Enhanced paleo-wildfire occurrences caused by marine organic carbon burial during the Late Devonian Frasnian–Famennian mass extinction

The Frasnian–Famennian (F–F) boundary is characterized by worldwide depositions of organic-rich strata, a series of marine anoxia events and one of the biggest five mass extinction events of the Phanerozoic. Due to the enhanced burial of organic matter, a coeval positive carbon isotope (δ¹³C) excursion occurred around the F–F boundary, raising questions about carbon cycle feedbacks during the mass extinction.
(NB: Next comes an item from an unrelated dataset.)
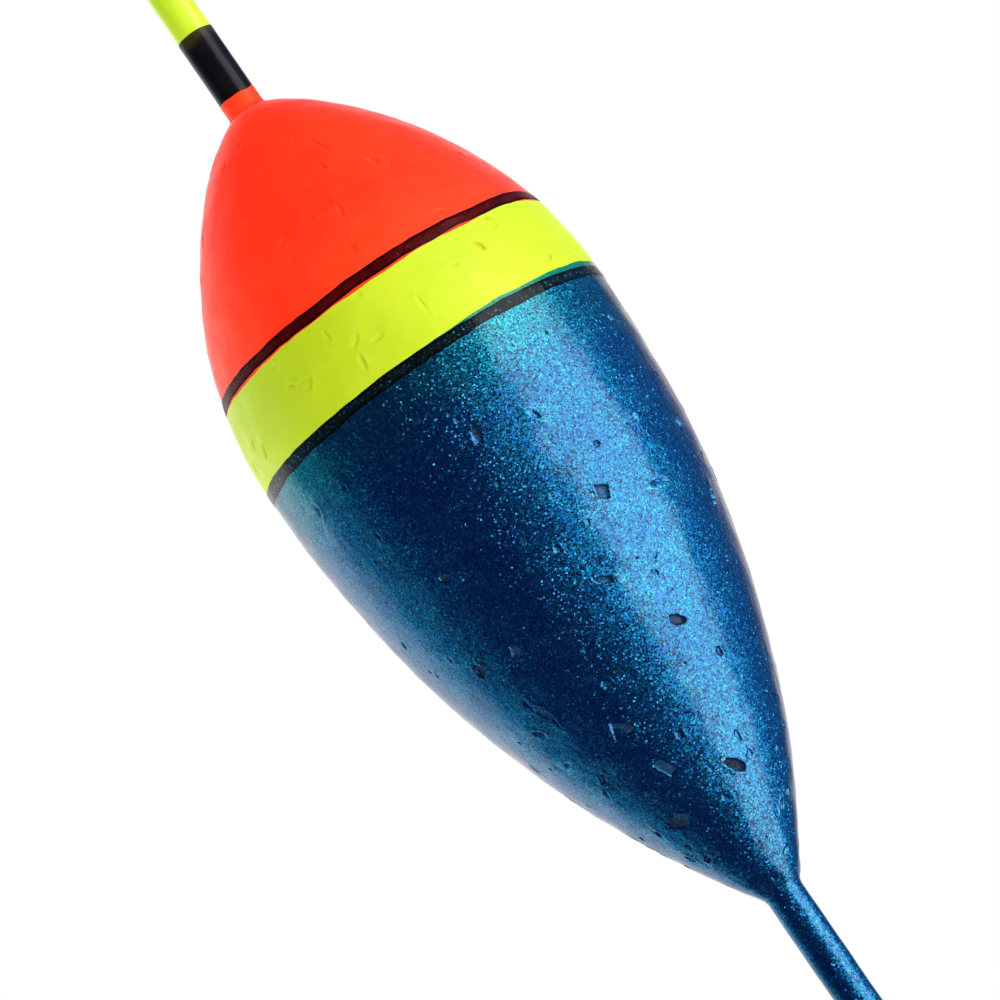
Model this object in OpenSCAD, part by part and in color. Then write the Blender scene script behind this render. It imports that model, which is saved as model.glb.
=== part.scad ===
// Bobber float: a foam body on a through stem, with painted bands, a moulded line eye
// and three silicone sleeves that slide along the stem.
// Millimetres. +Z runs up the stem. The origin is the centre of the line eye.

/* [Body] */
// Largest diameter of the painted body
body_d = 30.84; // [24:0.02:40]
// Height of the crown curve from the widest circle to its apex
crown_h = 25.96; // [20:0.02:32]
// Depth of the taper curve from the widest circle to its apex
taper_h = 49.8; // [40:0.1:62]
// Inner exponent of the crown curve, larger is boxier
crown_p = 1.871; // [1.7:0.001:2.2]
// Outer exponent of the crown curve, smaller is blunter
crown_q = 0.704; // [0.55:0.001:0.85]
// Inner exponent of the taper curve, larger is boxier
taper_p = 2.143; // [1.9:0.001:2.5]
// Outer exponent of the taper curve, larger is more pointed
taper_q = 0.935; // [0.8:0.001:1.1]

/* [Painted bands] */
// Height of the yellow band above the widest circle
yellow_band_h = 6.74; // [3:0.02:10]
// Height of each black line
black_line_h = 1.04; // [0.4:0.02:2]
// Thickness of the white undercoat
undercoat_t = 0.08; // [0.05:0.01:0.15]
// Thickness of the colour coats on the body, with their lacquer
colour_t = 0.12; // [0.08:0.01:0.2]
// Thickness of the black ink lines
black_line_t = 0.04; // [0.02:0.01:0.08]
// Thickness of the paint on the stem
stem_paint_t = 0.05; // [0.04:0.01:0.08]
// Height of the orange paint on the stem above the crown
painted_neck_h = 1.5; // [1.2:0.1:4]

/* [Stem] */
// Outside diameter of the stem tube
tube_d = 3.0; // [2.4:0.1:3.6]
// Wall of the stem tube
tube_wall = 0.5; // [0.4:0.05:0.6]
// Length of the bare antenna above the crown
antenna_len = 62.5; // [50:0.5:90]
// Length of the keel below the body
keel_len = 58; // [54:0.5:80]
// Thickness of the glue between stem and foam
stem_glue_t = 0.1; // [0.05:0.01:0.2]
// Size of the glue fillet where the stem leaves the body
glue_fillet = 0.7; // [0.4:0.05:0.9]
// Height of the black band on the antenna
antenna_band_h = 5.9; // [3:0.1:10]
// Thickness of the antenna band's ink
antenna_band_t = 0.03; // [0.02:0.01:0.04]

/* [Line eye] */
// Diameter of the hole that the line goes through
eye_hole_d = 1.7; // [1.2:0.1:1.8]
// Thickness of the flat eye
eye_t = 1.2; // [0.8:0.1:1.6]
// Length of the eye plug's spigot inside the stem
eye_spigot = 7; // [5:0.5:12]

/* [Silicone sleeves] */
// Length of each sleeve
sleeve_len = 8; // [6:0.5:10]
// Wall of each sleeve
sleeve_wall = 0.65; // [0.4:0.05:1]
// Gap between a sleeve and the stem under it
sleeve_gap = 0.05; // [0.04:0.01:0.08]
// Height of the antenna sleeve's lower end above the crown
antenna_sleeve_up = 24; // [12:0.5:30]
// Drop of the upper keel sleeve's top end below the body
upper_sleeve_drop = 12; // [11:0.5:16]
// Height of the lower keel sleeve's lower end above the keel's end
lower_sleeve_up = 14; // [12:0.5:16]

/* [Hidden] */
$fn = 96;

// Steps along each stretch of the body's outline
crown_steps = 18;
band_steps = 5;
line_steps = 1;
taper_steps = 26;
fillet_steps = 5;
dome_steps = 8;

body_r = body_d / 2;
tube_r = tube_d / 2;
bore_r = tube_r - tube_wall;
stem_skin_r = tube_r + stem_paint_t;
foam_bore_r = tube_r + stem_glue_t;
eye_inset = 0.05;
eye_r = tube_r - eye_inset;
eye_flange = 1;
eye_shoulder = 0.9;
tip_dome_h = 1.5;
tip_spigot = 5;
sleeve_lip = 0.15;
cut_over = 1;

// Radius of the painted body at height u above its widest circle
function crown_r(u) = body_r * pow(1 - pow(u / crown_h, crown_p), crown_q);
function taper_r(u) = body_r * pow(1 - pow(-u / taper_h, taper_p), taper_q);
function body_skin_r(u) = u >= 0 ? crown_r(u) : taper_r(u);

// Height at which each curve reaches radius r
function crown_u(r) = crown_h * pow(1 - pow(r / body_r, 1 / crown_q), 1 / crown_p);
function taper_u(r) = -taper_h * pow(1 - pow(r / body_r, 1 / taper_q), 1 / taper_p);

crown_top = crown_u(stem_skin_r);
taper_bottom = taper_u(stem_skin_r);
keel_end_z = eye_r + eye_shoulder + eye_flange;
widest_z = keel_end_z + keel_len - taper_bottom;
crown_top_z = widest_z + crown_top;
taper_bottom_z = widest_z + taper_bottom;
tube_top_z = crown_top_z + antenna_len;
neck_top_z = crown_top_z + painted_neck_h;

// Heights from u0 to u1, closer together near a stretch's outer end, as on a quarter circle
function heights(u0, u1, reach, steps) = [
    for (i = [0 : steps]) reach * sin(asin(u0 / reach) + (asin(u1 / reach) - asin(u0 / reach)) * i / steps)
];

// The corner between the body and the stem, as a quadratic curve through a control corner
function bend(a, corner, b, t) = (1 - t) * (1 - t) * a + 2 * t * (1 - t) * corner + t * t * b;
function fillet(on_stem, corner, on_body) = [
    for (i = [0 : fillet_steps - 1]) bend(on_stem, corner, on_body, i / fillet_steps)
];
function reversed(points) = [for (i = [len(points) - 1 : -1 : 0]) points[i]];

fillet_r = stem_skin_r + glue_fillet;
crown_start = crown_u(fillet_r);
taper_end = taper_u(fillet_r);
top_reach = norm([crown_top - crown_start, glue_fillet]);
bottom_reach = norm([taper_end - taper_bottom, glue_fillet]);

top_fillet = fillet([stem_skin_r, crown_top + top_reach], [stem_skin_r, crown_top], [fillet_r, crown_start]);
bottom_fillet = reversed(fillet(
    [stem_skin_r, taper_bottom - bottom_reach], [stem_skin_r, taper_bottom], [fillet_r, taper_end]
));

crown_heights = heights(crown_start, yellow_band_h + black_line_h, crown_start, crown_steps);
upper_line_heights = heights(yellow_band_h + black_line_h, yellow_band_h, crown_start, line_steps);
yellow_heights = heights(yellow_band_h, 0, crown_start, band_steps);
lower_line_heights = heights(0, -black_line_h, -taper_end, line_steps);
taper_heights = heights(-black_line_h, taper_end, -taper_end, taper_steps);

// A list without its first item, so that stretches join with no point twice
function rest_of(list) = [for (i = [1 : len(list) - 1]) list[i]];

body_heights = concat(
    crown_heights, rest_of(upper_line_heights), rest_of(yellow_heights),
    rest_of(lower_line_heights), rest_of(taper_heights)
);

// The painted skin from the top fillet down to the bottom fillet, as [radius, height]
skin = concat(top_fillet, [for (u = body_heights) [body_skin_r(u), u]], bottom_fillet);

// Where each stretch starts in the skin
crown_i = fillet_steps;
upper_line_i = crown_i + crown_steps;
yellow_i = upper_line_i + line_steps;
lower_line_i = yellow_i + band_steps;
taper_i = lower_line_i + line_steps;
taper_end_i = taper_i + taper_steps;
last_i = len(skin) - 1;

// Outward normal of the skin at point i
function skin_normal(i) =
    let (run = skin[min(i + 1, last_i)] - skin[max(i - 1, 0)])
    i == 0 || i == last_i ? [1, 0] : [-run[1], run[0]] / norm(run);

// Share of the body's coat thickness at point i: none on the stem, rising as the fillet does
function on_body(i) = pow(min(1, i / crown_i, (last_i - i) / (last_i - taper_end_i)), 2);

// The skin moved inward by depth on the body, and by the stem's own paint on the stem
function under(depth, from, to) = [
    for (i = [from : to])
        let (d = stem_paint_t + (depth - stem_paint_t) * on_body(i))
        skin[i] - d * skin_normal(i)
];
function over(height, from, to) = [for (i = [from : to]) skin[i] + height * skin_normal(i)];
function skin_part(from, to) = [for (i = [from : to]) skin[i]];

foam_depth = colour_t + undercoat_t;
foam_outline = under(foam_depth, crown_i, taper_end_i);
foam_top = foam_outline[0][1];
foam_bottom = foam_outline[len(foam_outline) - 1][1];

// Turns an outline about the stem
module turned(outline) {
    rotate_extrude() polygon(outline);
}

// Turns an outline whose heights are counted from the widest circle
module turned_body(outline) {
    translate([0, 0, widest_z]) turned(outline);
}

// A coat between two lines that run down the body
module coat(outside, inside) {
    turned_body(concat(outside, reversed(inside)));
}

// A straight tube wall from height z0 to z1
module ring(r_out, r_in, z0, z1) {
    translate([0, 0, z0]) difference() {
        cylinder(r = r_out, h = z1 - z0);
        translate([0, 0, -cut_over]) cylinder(r = r_in, h = z1 - z0 + 2 * cut_over);
    }
}

// A sleeve with its lower end at height z, and its end edges rounded off
module sleeve(bore, z) {
    out = bore + sleeve_wall;
    translate([0, 0, z]) turned([
        [bore, 0], [out - sleeve_lip, 0], [out, sleeve_lip],
        [out, sleeve_len - sleeve_lip], [out - sleeve_lip, sleeve_len], [bore, sleeve_len]
    ]);
}

module foam_body() {
    color("ivory") turned_body(concat(foam_outline, [[foam_bore_r, foam_bottom], [foam_bore_r, foam_top]]));
}

module white_undercoat() {
    color("white") coat(under(colour_t, 1, last_i - 1), under(foam_depth, 1, last_i - 1));
}

module orange_coat() {
    neck_outside = [[stem_skin_r, crown_top + painted_neck_h]];
    neck_inside = [[tube_r, crown_top + painted_neck_h]];
    color([1, 0.22, 0.08]) coat(
        concat(neck_outside, skin_part(0, yellow_i)), concat(neck_inside, under(colour_t, 0, yellow_i))
    );
}

module yellow_coat() {
    color([0.88, 1, 0.2]) coat(skin_part(yellow_i, lower_line_i), under(colour_t, yellow_i, lower_line_i));
}

module blue_coat() {
    color([0.06, 0.32, 0.62]) coat(skin_part(lower_line_i, last_i), under(colour_t, lower_line_i, last_i));
}

module upper_black_line() {
    color("black") coat(over(black_line_t, upper_line_i, yellow_i), skin_part(upper_line_i, yellow_i));
}

module lower_black_line() {
    color("black") coat(over(black_line_t, lower_line_i, taper_i), skin_part(lower_line_i, taper_i));
}

module stem_tube() {
    color([0.85, 0.98, 0.15]) ring(tube_r, bore_r, keel_end_z, tube_top_z);
}

module stem_glue() {
    color("khaki") ring(foam_bore_r, tube_r, widest_z + foam_bottom, widest_z + foam_top);
}

module top_glue_fillet() {
    color("khaki") turned_body(concat(under(foam_depth, 0, crown_i), [[tube_r, foam_top]]));
}

module bottom_glue_fillet() {
    color("khaki") turned_body(concat([[tube_r, foam_bottom]], under(foam_depth, taper_end_i, last_i)));
}

module keel_paint() {
    color([0.05, 0.28, 0.55]) ring(stem_skin_r, tube_r, keel_end_z, widest_z + skin[last_i][1]);
}

module antenna_black_band() {
    color([0.08, 0.08, 0.08]) ring(tube_r + antenna_band_t, tube_r, neck_top_z, neck_top_z + antenna_band_h);
}

// A rounded head on the tube's end, with a spigot in its bore
module antenna_tip_plug() {
    dome = [
        for (i = [0 : dome_steps])
            let (a = 90 * i / dome_steps)
            [tube_r * cos(a), tip_dome_h * sin(a)]
    ];
    color([0.85, 0.98, 0.15]) translate([0, 0, tube_top_z]) turned(concat(
        dome, [[0, -tip_spigot], [bore_r, -tip_spigot], [bore_r, 0]]
    ));
}

// A spigot in the stem's bore, a round flange, and a flat eye that a cone joins to the flange
module line_eye_plug() {
    flange_z = keel_end_z - eye_flange;
    color([0.12, 0.12, 0.13]) difference() {
        union() {
            translate([0, 0, flange_z]) cylinder(r = bore_r, h = eye_flange + eye_spigot);
            translate([0, 0, flange_z]) cylinder(r = tube_r, h = eye_flange);
            translate([0, 0, flange_z - eye_shoulder])
                cylinder(r1 = eye_t / 2, r2 = tube_r, h = eye_shoulder);
            rotate([90, 0, 0]) cylinder(r = eye_r, h = eye_t, center = true);
            translate([-eye_r, -eye_t / 2, 0]) cube([2 * eye_r, eye_t, flange_z]);
        }
        rotate([90, 0, 0]) cylinder(d = eye_hole_d, h = 2 * tube_d, center = true);
    }
}

module antenna_sleeve() {
    color([0.1, 0.1, 0.1]) sleeve(tube_r + sleeve_gap, crown_top_z + antenna_sleeve_up);
}

module upper_keel_sleeve() {
    color([0.1, 0.1, 0.1]) sleeve(stem_skin_r + sleeve_gap, taper_bottom_z - upper_sleeve_drop - sleeve_len);
}

module lower_keel_sleeve() {
    color([0.1, 0.1, 0.1]) sleeve(stem_skin_r + sleeve_gap, keel_end_z + lower_sleeve_up);
}

foam_body();
white_undercoat();
orange_coat();
yellow_coat();
blue_coat();
upper_black_line();
lower_black_line();
stem_tube();
stem_glue();
top_glue_fillet();
bottom_glue_fillet();
keel_paint();
antenna_black_band();
antenna_tip_plug();
line_eye_plug();
antenna_sleeve();
upper_keel_sleeve();
lower_keel_sleeve();
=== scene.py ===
# Looks of a bobber float: hand-painted foam on a plastic stem. Lengths are in mm unless a name says otherwise, and
# angles are in degrees round the stem from the -Y side, where the camera stands, towards +X.
import math

import bmesh
import bpy
import numpy as np
from mathutils import Matrix, Vector


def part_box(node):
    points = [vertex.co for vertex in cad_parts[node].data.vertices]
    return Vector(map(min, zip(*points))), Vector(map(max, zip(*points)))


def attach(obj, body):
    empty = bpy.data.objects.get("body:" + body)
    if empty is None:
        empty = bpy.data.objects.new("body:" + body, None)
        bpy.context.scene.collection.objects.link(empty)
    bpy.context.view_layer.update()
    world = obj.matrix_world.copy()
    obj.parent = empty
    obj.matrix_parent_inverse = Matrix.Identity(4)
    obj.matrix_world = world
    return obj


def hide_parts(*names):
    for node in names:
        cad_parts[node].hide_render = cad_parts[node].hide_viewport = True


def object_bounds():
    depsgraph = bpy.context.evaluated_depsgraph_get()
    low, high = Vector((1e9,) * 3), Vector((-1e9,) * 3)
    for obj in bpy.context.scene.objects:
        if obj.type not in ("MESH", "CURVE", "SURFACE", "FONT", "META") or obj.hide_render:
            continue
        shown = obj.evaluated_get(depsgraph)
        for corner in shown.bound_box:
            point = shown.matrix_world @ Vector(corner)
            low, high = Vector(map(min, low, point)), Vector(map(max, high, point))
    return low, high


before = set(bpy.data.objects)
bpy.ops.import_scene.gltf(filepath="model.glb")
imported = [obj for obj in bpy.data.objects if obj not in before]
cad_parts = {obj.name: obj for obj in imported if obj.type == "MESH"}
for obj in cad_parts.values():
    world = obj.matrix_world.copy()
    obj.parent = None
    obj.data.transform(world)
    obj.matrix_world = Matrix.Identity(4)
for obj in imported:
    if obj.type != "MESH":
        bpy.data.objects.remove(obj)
cad_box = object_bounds()

MM = 0.001
TAU = 2 * math.pi


def top_of(node):
    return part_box(node)[1].z / MM


def bottom_of(node):
    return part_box(node)[0].z / MM


def radius_of(node):
    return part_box(node)[1].x / MM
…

In this study, we test the hypothesis that enhanced burial organic carbon during the F–F mass extinction led to the rise of paleo-wildfire occurrences. Here, we reconstructed paleo-wildfire changes across the F–F boundary via analyzing fossil charcoal (inertinites) and pyrogenic polycyclic aromatic hydrocarbons (PAHs) from an Upper Devonian Chattanooga Shale in the southern Appalachian Basin. Our data show low abundances of inertinites and pyrogenic PAHs before the F–F transition and an increasing trend during the F–F transition, followed by a sustained enhancement through the entire Famennian interval. The changes in paleo-wildfire proxies suggest a rise of wildfires starting from the F–F transition. Furthermore, we quantified the amount of organic carbon burial required to drive the observed δ¹³C excursion using a forward box model. The modeling results show an increased carbon burial rate after the onset of the F–F transition and peaking during its termination. The comparison of the carbon burial rate and wildfire proxies indicates that widespread organic carbon burial during the F–F transition might cause elevated atmospheric oxygen levels and hence increased occurrences of wildfires. In addition, chemical index alteration index and plant biomarkers suggest a drying climate initiated during the F–F transition, implying that the enhanced carbon burial probably result in the climate change and amplify the wildfire occurrences.